WORK INSTRUCTIONS
Output an exact reproduction of the data.

********

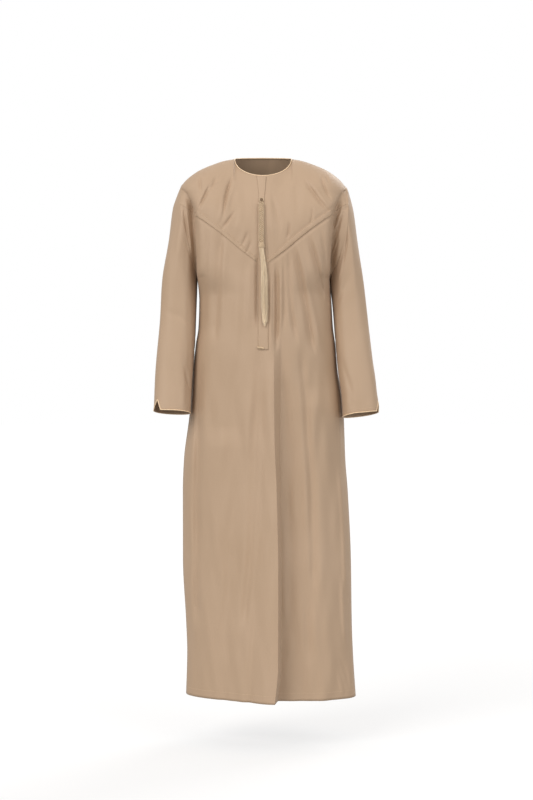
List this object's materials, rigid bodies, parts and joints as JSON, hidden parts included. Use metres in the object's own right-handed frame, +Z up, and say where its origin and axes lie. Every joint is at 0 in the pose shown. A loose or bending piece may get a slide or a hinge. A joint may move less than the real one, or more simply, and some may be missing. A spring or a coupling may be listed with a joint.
{
  "type": "thobe robe",
  "caption": "Long collarless robe in its hollow worn form, with set-in sleeves, notched cuffs, V seam, neck placket and hanging tassel.",
  "frame": {"origin": "on the centre line between the sides of the neck, where the wearer's shoulders hold the robe", "axes": "+Z up, front faces -Y, +X towards the wearer's left sleeve"},
  "size_m": [0.5794, 0.3119, 1.4027],
  "materials": {
    "robe_cloth": "smooth fine twill with a soft sheen",
    "piping_cord": "satin cord",
    "tassel_silk": "silky thread",
    "button_shell": "satin"
  },
  "bodies": {
    "root": {"front": "robe_cloth", "yoke_right": "robe_cloth", "yoke_left": "robe_cloth", "back": "robe_cloth", "sleeve_right": "robe_cloth", "sleeve_left": "robe_cloth", "placket": "robe_cloth", "neck_piping": "piping_cord", "cuff_piping_right": "piping_cord", "cuff_piping_left": "piping_cord", "top_button": "button_shell", "tassel_braid": "tassel_silk", "tassel": "tassel_silk"}
  },
  "joints": []
}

********

ANSWER TO THE TASK
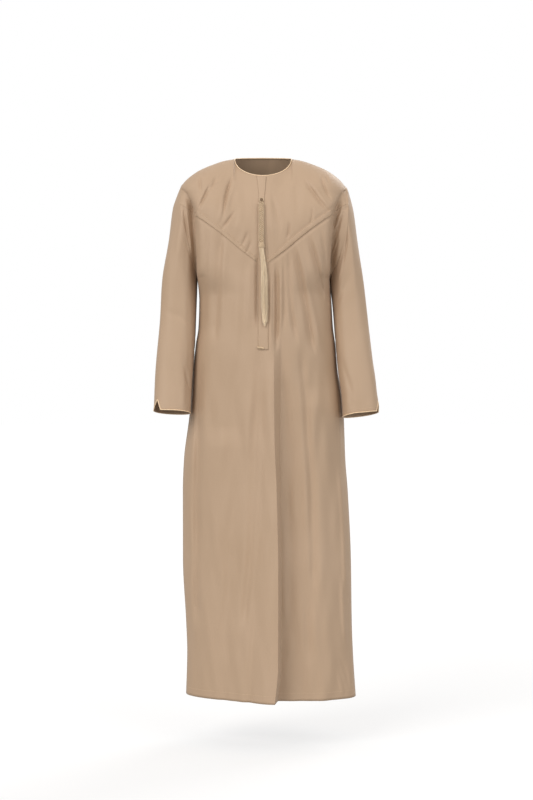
List this object's materials, rigid bodies, parts and joints as JSON, hidden parts included. Use metres in the object's own right-handed frame, +Z up, and say where its origin and axes lie. Every joint is at 0 in the pose shown. A loose or bending piece may get a slide or a hinge. A joint may move less than the real one, or more simply, and some may be missing. A spring or a coupling may be listed with a joint.
{
  "type": "thobe robe",
  "caption": "Long collarless robe in its hollow worn form, with set-in sleeves, notched cuffs, V seam, neck placket and hanging tassel.",
  "frame": {"origin": "on the centre line between the sides of the neck, where the wearer's shoulders hold the robe", "axes": "+Z up, front faces -Y, +X towards the wearer's left sleeve"},
  "size_m": [0.5794, 0.3119, 1.4027],
  "materials": {
    "robe_cloth": "smooth fine twill with a soft sheen",
    "piping_cord": "satin cord",
    "tassel_silk": "silky thread",
    "button_shell": "satin"
  },
  "bodies": {
    "root": {"front": "robe_cloth", "yoke_right": "robe_cloth", "yoke_left": "robe_cloth", "back": "robe_cloth", "sleeve_right": "robe_cloth", "sleeve_left": "robe_cloth", "placket": "robe_cloth", "neck_piping": "piping_cord", "cuff_piping_right": "piping_cord", "cuff_piping_left": "piping_cord", "top_button": "button_shell", "tassel_braid": "tassel_silk", "tassel": "tassel_silk"}
  },
  "joints": []
}